Claus schreef De Metsiers in een ‘vlezige, sappige’ taal, aldus von Winckelmann. En daar kan je hem geen ongelijk in geven. Maar die taal even sappig op de planken plaatsen met piepjonge actrices, is een ander paar mouwen. von Winckelmann maakte een heldere bewerking van de roman. Enkel de eerste scène sputtert wat. Maar van zodra de vader uit zijn sloffen schiet, schiet Claus onafwendbare verhaalritme onverbiddelijk in actie. Fantastisch om te ervaren, minder fantastisch is dat de actrices dat ritme niet allemaal even goed beheersen. Op de première joegen ze de woorden er aan een iets te hoog tempo door. Krampachtig energiek spuwden ze de woorden vol duisternis uit en haalden zo de angel uit die woorden. Naarmate de voorstelling vorderde, normaliseerde het spreekritme.

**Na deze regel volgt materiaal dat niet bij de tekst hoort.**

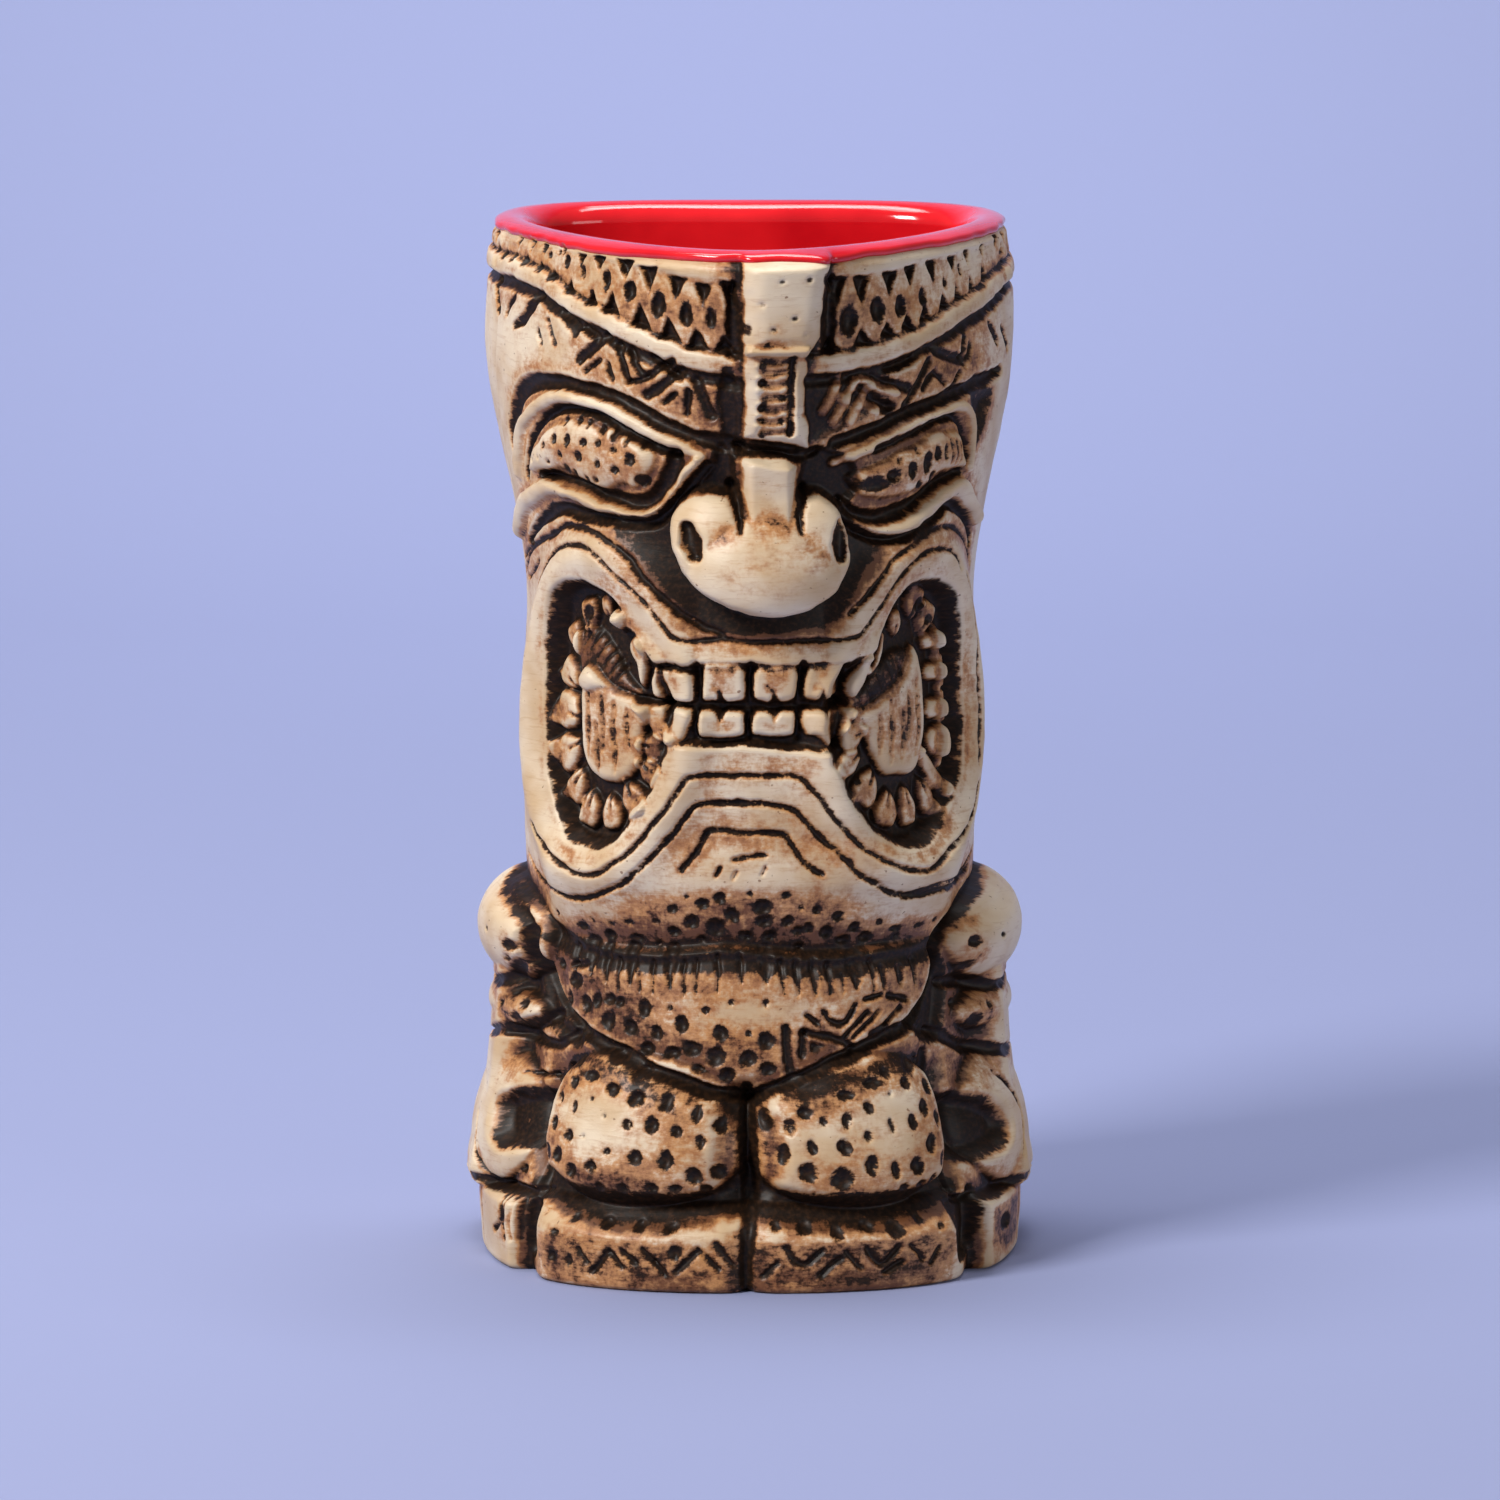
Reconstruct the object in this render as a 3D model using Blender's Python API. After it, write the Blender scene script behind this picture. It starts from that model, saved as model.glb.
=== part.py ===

von Winckelmann hanteert een strakke, sobere, vlotte regie. De actrices kijken allen de zaal in. Stuurs. Het midden van de scène is een open terrein waar alleen Benny (Mons zoon) durft te komen. De andere durven het letterlijk en figuurlijk niet aan centraal in het leven te staan. Dat centrum wordt omringd door balken. Houten balken die met een scharnier loodrecht op elkaar zijn gemonteerd. Waardoor de scène vol hoeken staat. Hoekig als de personages maar ook het minste bescherming en beschutting biedend. Letterlijk en figuurlijk.
Zes intelligente meisjes een hoekig, zwart verhaal van Claus opvoeren: het is moedig maar het maakt hen ook machteloos omdat hen datgene ontzegd wordt waar ze goed in zijn: levenslust uitstralen. De pijn van het zijn is hen duidelijk (en gelukkig maar) nog vreemd. Daarom is het voor hen zo moeilijk die levensmoeheid uit te stralen én elk woord dat ze uitspreken van dat gevoel te doordesemen. Dat lukt hen simpelweg niet. Dit is een verhaal dat ze zo goed mogelijk spelen maar nog niet kunnen incorporeren.
De Metsiers dwingt ongelooflijk veel respect af voor de speelsters, is bij momenten verschroeiend, beklijvend en pakkend maar ook ongemakkelijk kunstmatig. Het voedt de honger naar de van noodzaak en weltschmerz zinderende taal van Claus die in het te krampachtige spel en de iets te snelle dictie verloren gaat.